The APOL1 G1 variant allele is defined by the presence of rs73885319 G1 (342G), which is in almost complete positive linkage disequilibrium with rs60910145 (384M), and the G2 variant allele by rs71785313, an in-frame 6-base deletion (TTATAA), leading to the loss of two amino acids (p.N388_Y389del); the G0 haplotype contains neither the G1 nor the G2 variant allele2,3. The G1 and G2 variants are in absolute negative disequilibrium and always occur on different chromosomes2,3. Individuals carrying any two variant alleles in the homozygous or compound heterozygous state (G1/G1, G2/G2, or G1/G2) are considered APOL1 high-risk (HR) carriers and are at increased risk for kidney disease; individuals carrying 0 or 1 risk allele are defined as APOL1 low-risk carriers (LR) for kidney disease37.

Statistical analysis

We evaluated the effects of APOL1 variant alleles using an additive model (2 vs. 1 vs. 0 copies), a dominant model (2 or 1 copies vs. 0 copies), and a recessive model (2 vs. 1 or 0 copies). Analyses were performed using SAS version 9.12 (SAS Institute, Cary, NC). We tested Hardy–Weinberg equilibrium (HWE) of APOL1 variant genotypes by using a goodness-of-fit χ2 test39 and an exact test40.

We compared the mean baseline CD4 T-cell counts between the group carrying two APOL1 variant alleles and the group carrying 1 or 0 variant alleles using ANOVA. We adjusted the regression model analyses by sex and by age at seroconversion, or age at study entry for those who were seroprevalent, using the following age categories: 0–19, 20–40, and >40 years.

To account for potential population stratification among participants, we adjusted the regression model association tests in the ALIVE and WIHS cohort using the first five eigenvalues generated with principal component analysis (PCA) implemented in Eigenstrat41, using African-ancestry informative markers42 or GWAS data43; the PCA data were not available for the particular LSOCA and MACS datasets used in this study.

Analysis of opportunistic infections (OIs)
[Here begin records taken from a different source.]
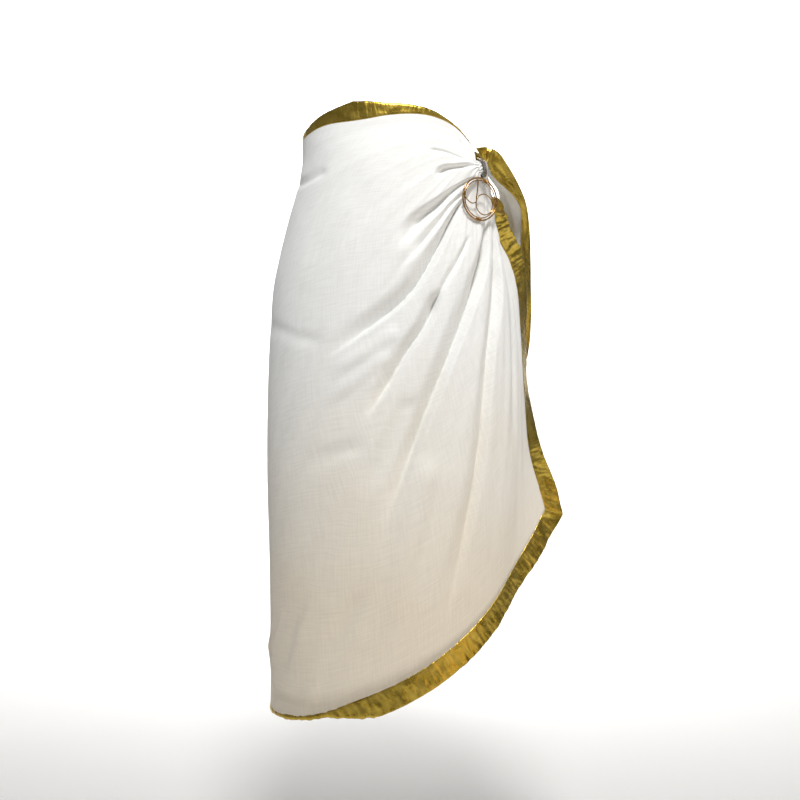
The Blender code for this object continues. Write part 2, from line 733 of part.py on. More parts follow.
def loop(glitter):
    """The band round the gathered cloth, which stands on the ring's upper binding."""
    centre, outward, run, up = knot_frame()
    centre = centre - up * LOOP_DROP
    angles = np.linspace(0, 2 * math.pi, LOOP_STEPS, endpoint=False)
    squared = np.abs(np.cos(angles)) ** LOOP_SQUARENESS + np.abs(np.sin(angles)) ** LOOP_SQUARENESS
    reach = squared ** (-1 / LOOP_SQUARENESS)
    rings = []
    for side, grow in ((-1, 0), (1, 0), (1, 1), (-1, 1)):
        rise = (LOOP_HALF_HEIGHT + grow * LOOP_WALL) * np.cos(angles) * reach
        out = (LOOP_HALF_DEPTH + grow * LOOP_WALL) * np.sin(angles) * reach
        rings.append(centre + run * side * LOOP_WIDTH / 2 + up * rise[:, None] + outward * out[:, None])
    rings = np.array(rings)
    corners = rings.reshape(-1, 3)
    count = len(angles)
    faces = []
    for i in range(4):
        for j in range(count):
            k = (j + 1) % count
            after = (i + 1) % 4
            faces.append((i * count + j, i * count + k, after * count + k, after * count + j))
    return mesh_object("bail", corners, faces, glitter)


def wire(name, points, radius, sides, closed, finish, turns=0, lifts=0):
    """A bent wire, as a mesh, through points in the ring's own plane."""
    points = np.array(points, float) + np.array([0, 0, lifts * WIRE_LIFT])
    if closed:
        heading = unit(np.roll(points, -1, axis=0) - np.roll(points, 1, axis=0))
    else:
        heading = unit(np.gradient(points, axis=0))
    sideways = np.stack([-heading[:, 1], heading[:, 0], 0 * heading[:, 0]], axis=-1)
    angles = np.linspace(0, 2 * math.pi, sides, endpoint=False) + turns * WIRE_TURN
    rings = (
        points[:, None]
        + sideways[:, None] * (radius * np.cos(angles))[None, :, None]
        + np.array([0, 0, 1.0]) * (radius * np.sin(angles))[None, :, None]
    )
    if not closed:
        corners, faces = closed_tube(rings)
        return mesh_object(name, corners, faces, finish)
    count = len(points)
    faces = []
    for i in range(count):
        after = (i + 1) % count
        for j in range(sides):
            k = (j + 1) % sides
            faces.append((i * sides + j, i * sides + k, after * sides + k, after * sides + j))
    return mesh_object(name, rings.reshape(-1, 3), faces, finish)


def circle(centre, radius, start, end, count):
    angles = np.radians(np.linspace(start, end, count))
    return [(centre[0] + radius * math.cos(a), centre[1] + radius * math.sin(a), 0.0) for a in angles]


def ring(gold):
    """The openwork ring: doubled wire bound together, a small circle and two arcs inside it."""
    middle = (0.0, 0.0)
    step = 360 / RING_STEPS
    points = circle(middle, RING_RADIUS, 0, 360 - step, RING_STEPS)
    outer = wire("ring", points, RING_WIRE, WIRE_SIDES, True, gold)
    points = circle(middle, INNER_RADIUS, step / 2, 360 - step / 2, RING_STEPS)
    parts = [wire("inner_wire", points, INNER_WIRE, WIRE_SIDES, True, gold, 1)]
    step = 360 / CIRCLE_STEPS
    points = circle(CIRCLE_CENTRE, CIRCLE_RADIUS, 0, 360 - step, CIRCLE_STEPS)
    parts.append(wire("small_circle", points, INNER_WIRE, WIRE_SIDES, True, gold, 2, 1))
    points = along(LEFT_ARC, np.linspace(0, 1, LEFT_ARC_STEPS)) * MM
    parts.append(wire("left_arc", points, INNER_WIRE, WIRE_SIDES, False, gold, 3, -1))
    points = along(RING_BAR, np.linspace(0, 1, RING_BAR_STEPS)) * MM
    parts.append(wire("bar", points, INNER_WIRE, WIRE_SIDES, False, gold, 4, 2))
    between = (RING_RADIUS + INNER_RADIUS) / 2
    for count, (angle, length) in enumerate(BINDINGS):
        half = math.degrees(length * MM / between) / 2
        points = circle(middle, between, angle - half, angle + half, 3)
        name = f"binding_{count}"
        parts.append(wire(name, points, BINDING_RADIUS, BINDING_SIDES, False, gold, 0.5, -0.5))
    for part in parts:
        part.hide_render = True
        part.display_type = "WIRE"
        join = outer.modifiers.new(part.name, "BOOLEAN")
        join.operation = "UNION"
        join.object = part
    for obj in [outer] + parts:
        obj.location = RING_CENTRE
        obj.rotation_euler = (math.pi / 2, 0, math.radians(RING_FACING))


def main():
    for obj in list(bpy.data.objects):
        bpy.data.objects.remove(obj, do_unlink=True)
    voile = material("cotton_voile", (0.90, 0.89, 0.84), 0.85)
    gold = material("gold_lame", (0.70, 0.52, 0.12), 0.3, 1.0)
    brass = material("rose_gold_wire", (0.80, 0.50, 0.26), 0.25, 1.0)
    glitter = material("crystal_band", (0.70, 0.68, 0.66), 0.2, 0.8)
    front, corner = cloth(FRONT, FRONT_ROWS, FRONT_COLUMNS)
    add_shell("front_wrap", front, CLOTH_WALL, voile)
    borders("front", FRONT, front, corner, gold)
    back, corner = cloth(BACK, BACK_ROWS, BACK_COLUMNS)
    add_shell("back_wrap", back, CLOTH_WALL, voile)
    borders("back", BACK, back, corner, gold)
    tail(voile, gold)
    knot(voile)
    loop(glitter)
    ring(brass)


main()
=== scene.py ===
import math

import bmesh
import bpy
import numpy as np
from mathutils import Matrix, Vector, noise


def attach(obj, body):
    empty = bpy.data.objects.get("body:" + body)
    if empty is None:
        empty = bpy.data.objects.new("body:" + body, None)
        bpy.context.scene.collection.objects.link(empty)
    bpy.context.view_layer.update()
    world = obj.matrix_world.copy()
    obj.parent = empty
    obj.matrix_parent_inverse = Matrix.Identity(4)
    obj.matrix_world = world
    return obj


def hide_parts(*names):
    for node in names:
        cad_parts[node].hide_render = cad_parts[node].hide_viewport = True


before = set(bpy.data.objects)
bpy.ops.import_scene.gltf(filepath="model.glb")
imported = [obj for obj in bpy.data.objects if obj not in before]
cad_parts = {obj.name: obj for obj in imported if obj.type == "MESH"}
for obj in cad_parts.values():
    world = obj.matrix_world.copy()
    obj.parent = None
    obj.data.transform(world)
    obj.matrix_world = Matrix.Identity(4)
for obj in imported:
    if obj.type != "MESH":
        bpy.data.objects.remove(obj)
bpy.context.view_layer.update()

print("sarong: frame loaded")

mm = 0.001

figure = {
    "arc": 0.155,  # metres of cloth for each radian of turn, for measuring across folds
    "sections": (
        # height, half width, front, back
        (0.050, 0.138, 0.104, 0.098),
        (-0.012, 0.138, 0.105, 0.100),
        (-0.058, 0.1395, 0.112, 0.106),
        (-0.085, 0.1455, 0.114, 0.111),
        (-0.1225, 0.156, 0.116, 0.118),
        (-0.175, 0.1695, 0.119, 0.127),
        (-0.235, 0.1815, 0.121, 0.134),
        (-0.290, 0.1855, 0.123, 0.134),
        (-0.400, 0.190, 0.127, 0.127),
        (-0.520, 0.1905, 0.130, 0.121),
        (-0.625, 0.1875, 0.131, 0.119),
        (-0.730, 0.186, 0.132, 0.118),
        (-0.920, 0.186, 0.132, 0.118),
    ),
}

gather = {
    "turn": 52.4,
    "height": -0.0702,
    "stand": 15 * mm,
    "spread": 32 * mm,
    "halfHeight": 9 * mm,
    "halfDepth": 4.3 * mm,
    "reach": 5.8 * mm,
    "lean": 17,
    "pleats": 6,
    "pleatDepth": 0.8 * mm,
    "pleatReach": 20 * mm,  # how far from the loop the small pleats die out
    "parting": 0.6 * mm,  # each panel starts this far from the loop's middle
    "neckPull": 7 * mm,  # how strongly a panel keeps its heading on the way to the loop
}

clothSizes = {
    "wall": 0.5 * mm,
    "borderWall": 1.3 * mm,  # the lame is doubled over the edge of the voile
    "borderWidth": 29 * mm,
    "overlap": 2.2 * mm,  # how far the border reaches over the voile
    "seamWidth": 2.5 * mm,
    "roundEdge": 1.5 * mm,  # width of the round fold at the border's outer edge
    "rollRadius": 2.6 * mm,
    "leastRise": 0.6,
    "sideStarts": 3,  # columns from the gather to the side border's upper end
    "crowding": 1.25,  # of the columns towards the gather
    "rowsFiner": 5,
    "columnsFiner": 7,
    "bandFiner": 3,
}

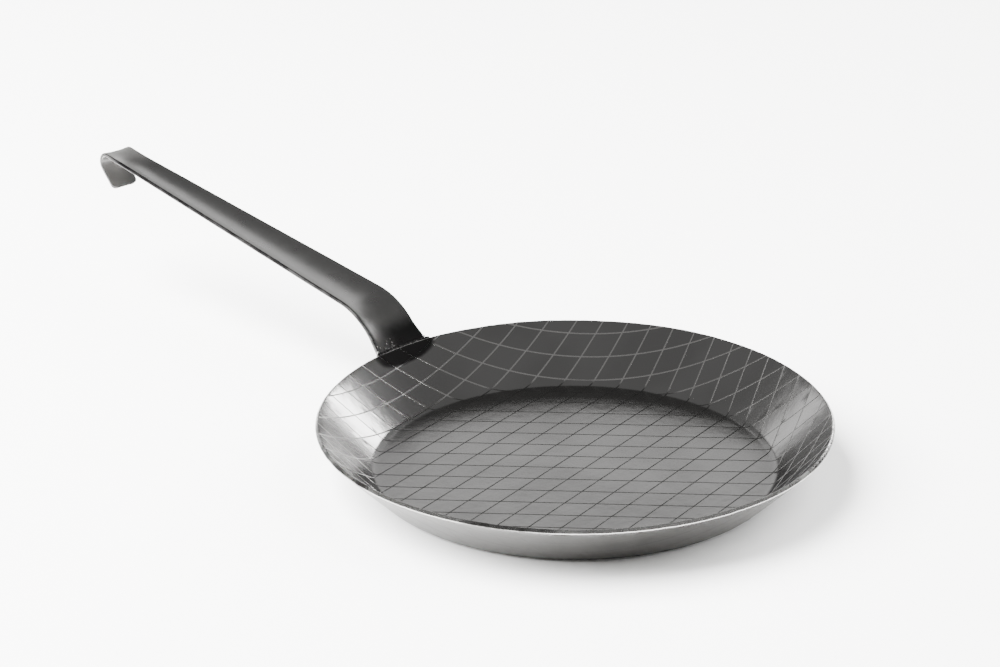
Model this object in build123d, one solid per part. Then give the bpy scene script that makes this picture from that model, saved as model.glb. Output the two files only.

We evaluated the impact of APOL1 variant alleles on OI acquisition by comparing the frequencies of APOL1 genotypes between those with OI and those without OI among all HIV-positive subjects in the ALIVE (including seroconverters and seroprevalent subjects) using OI outcomes at the cohort- censoring date. For the WIHS and LSOCA cohorts, OI status at study enrollment was used to minimize the influence of ART and prophylaxis on OI outcomes. Odds ratios (OR) and two-tailed P values were obtained by chi-square tests or using a conditional logistic regression model. The regression model was adjusted for age, sex, HIV-1 viral load, ART use, and OI prevention medications, and proportions of African ancestry using the first five principal components (PC), based on the data available from each cohort. We obtained the Bonferroni multiple testing-corrected P value with p.adjust function from the stats package in R.

Meta-analysis

Meta-analysis was performed by calculating the inverse variance of OR and 95% CI in a random-effects model as implemented in the RevMan V.5.3 software (Cochrane Community, Copenhagen)44,45,46,47. Statistical heterogeneity between studies was assessed by calculating tau-squared (τ2), chi-squared (χ2) test, P values, and I2. Under a random-effects model in the meta-analysis, the variance of the distribution of true effect sizes was estimated by τ2. A low P value provides evidence of variation in effect estimates beyond chance. The I² statistic describes the fraction of variance across studies that is due to heterogeneity44,45.

Reporting summary

Further information on research design is available in the Nature Research Reporting Summary linked to this article.